-------- Data segment
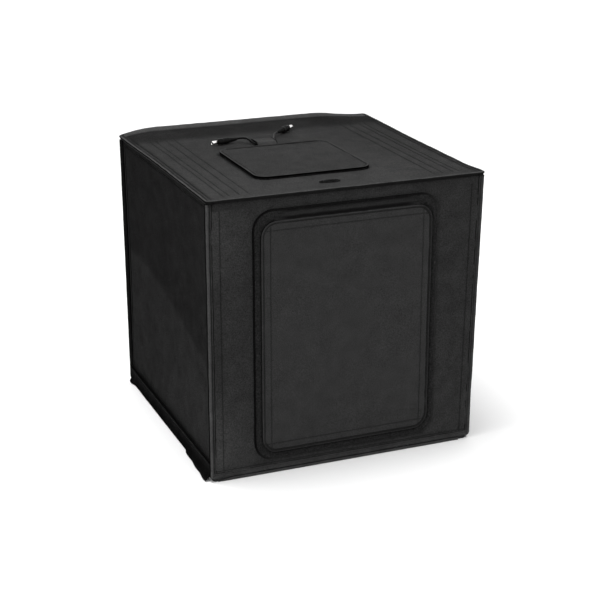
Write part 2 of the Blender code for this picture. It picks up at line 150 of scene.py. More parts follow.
def weave_value(tree, pitch, turn=(0.0, 0.0, 0.0)):
    """A fine over-and-under weave, as the sum of waves along the three axes."""
    mapping = add_node(tree, "ShaderNodeMapping", {"Rotation": turn})
    join(tree, (object_coords(tree), mapping.inputs["Vector"]))
    total = None
    for axis in "XYZ":
        wave = add_node(
            tree, "ShaderNodeTexWave", {"Scale": BAND_PERIOD / pitch, "Distortion": 0.4},
            wave_type="BANDS", bands_direction=axis)
        join(tree, (mapping.outputs["Vector"], wave.inputs["Vector"]))
        if total is None:
            total = wave.outputs["Fac"]
            continue
        add = add_node(tree, "ShaderNodeMath", operation="ADD")
        join(tree, (total, add.inputs[0]), (wave.outputs["Fac"], add.inputs[1]))
        total = add.outputs["Value"]
    return total


def tint(material, value, dark, light, low=0.3, high=0.7):
    """Colour that runs from dark to light with a texture's value; returns its ramp."""
    ramp = material.node_tree.nodes.new("ShaderNodeValToRGB")
    for element, place, colour in zip(ramp.color_ramp.elements, (low, high), (dark, light)):
        element.position = place
        element.color = (*colour, 1.0)
    join(material.node_tree, (value, ramp.inputs["Fac"]),
         (ramp.outputs["Color"], shader_input(material, "Base Color")))
    return ramp


def roughen(material, value, low, high):
    tree = material.node_tree
    spread = add_node(tree, "ShaderNodeMapRange", {"To Min": low, "To Max": high})
    join(tree, (value, spread.inputs["Value"]),
         (spread.outputs["Result"], shader_input(material, "Roughness")))


def emboss(material, layers):
    """Chains bumps of (texture value, height in metres, strength) into the normal."""
    tree = material.node_tree
    normal = None
    for value, height, strength in layers:
        bump = add_node(tree, "ShaderNodeBump", {"Distance": height, "Strength": strength})
        join(tree, (value, bump.inputs["Height"]))
        if normal is not None:
            join(tree, (normal, bump.inputs["Normal"]))
        normal = bump.outputs["Normal"]
    join(tree, (normal, shader_input(material, "Normal")))


def grey(level, warm=0.0):
    return (level * (1.0 + warm), level, level * (1.0 - warm))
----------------
Using the data above, return each line exactly as written.

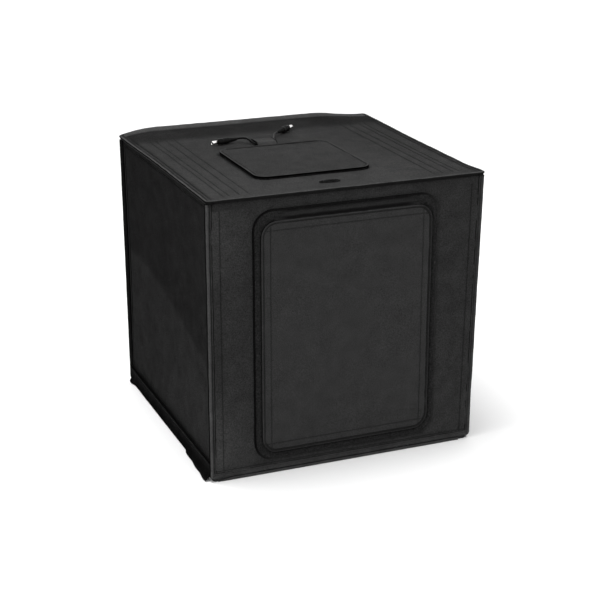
Write part 2 of the Blender code for this picture. It picks up at line 150 of scene.py. More parts follow.
def weave_value(tree, pitch, turn=(0.0, 0.0, 0.0)):
    """A fine over-and-under weave, as the sum of waves along the three axes."""
    mapping = add_node(tree, "ShaderNodeMapping", {"Rotation": turn})
    join(tree, (object_coords(tree), mapping.inputs["Vector"]))
    total = None
    for axis in "XYZ":
        wave = add_node(
            tree, "ShaderNodeTexWave", {"Scale": BAND_PERIOD / pitch, "Distortion": 0.4},
            wave_type="BANDS", bands_direction=axis)
        join(tree, (mapping.outputs["Vector"], wave.inputs["Vector"]))
        if total is None:
            total = wave.outputs["Fac"]
            continue
        add = add_node(tree, "ShaderNodeMath", operation="ADD")
        join(tree, (total, add.inputs[0]), (wave.outputs["Fac"], add.inputs[1]))
        total = add.outputs["Value"]
    return total


def tint(material, value, dark, light, low=0.3, high=0.7):
    """Colour that runs from dark to light with a texture's value; returns its ramp."""
    ramp = material.node_tree.nodes.new("ShaderNodeValToRGB")
    for element, place, colour in zip(ramp.color_ramp.elements, (low, high), (dark, light)):
        element.position = place
        element.color = (*colour, 1.0)
    join(material.node_tree, (value, ramp.inputs["Fac"]),
         (ramp.outputs["Color"], shader_input(material, "Base Color")))
    return ramp


def roughen(material, value, low, high):
    tree = material.node_tree
    spread = add_node(tree, "ShaderNodeMapRange", {"To Min": low, "To Max": high})
    join(tree, (value, spread.inputs["Value"]),
         (spread.outputs["Result"], shader_input(material, "Roughness")))


def emboss(material, layers):
    """Chains bumps of (texture value, height in metres, strength) into the normal."""
    tree = material.node_tree
    normal = None
    for value, height, strength in layers:
        bump = add_node(tree, "ShaderNodeBump", {"Distance": height, "Strength": strength})
        join(tree, (value, bump.inputs["Height"]))
        if normal is not None:
            join(tree, (normal, bump.inputs["Normal"]))
        normal = bump.outputs["Normal"]
    join(tree, (normal, shader_input(material, "Normal")))


def grey(level, warm=0.0):
    return (level * (1.0 + warm), level, level * (1.0 - warm))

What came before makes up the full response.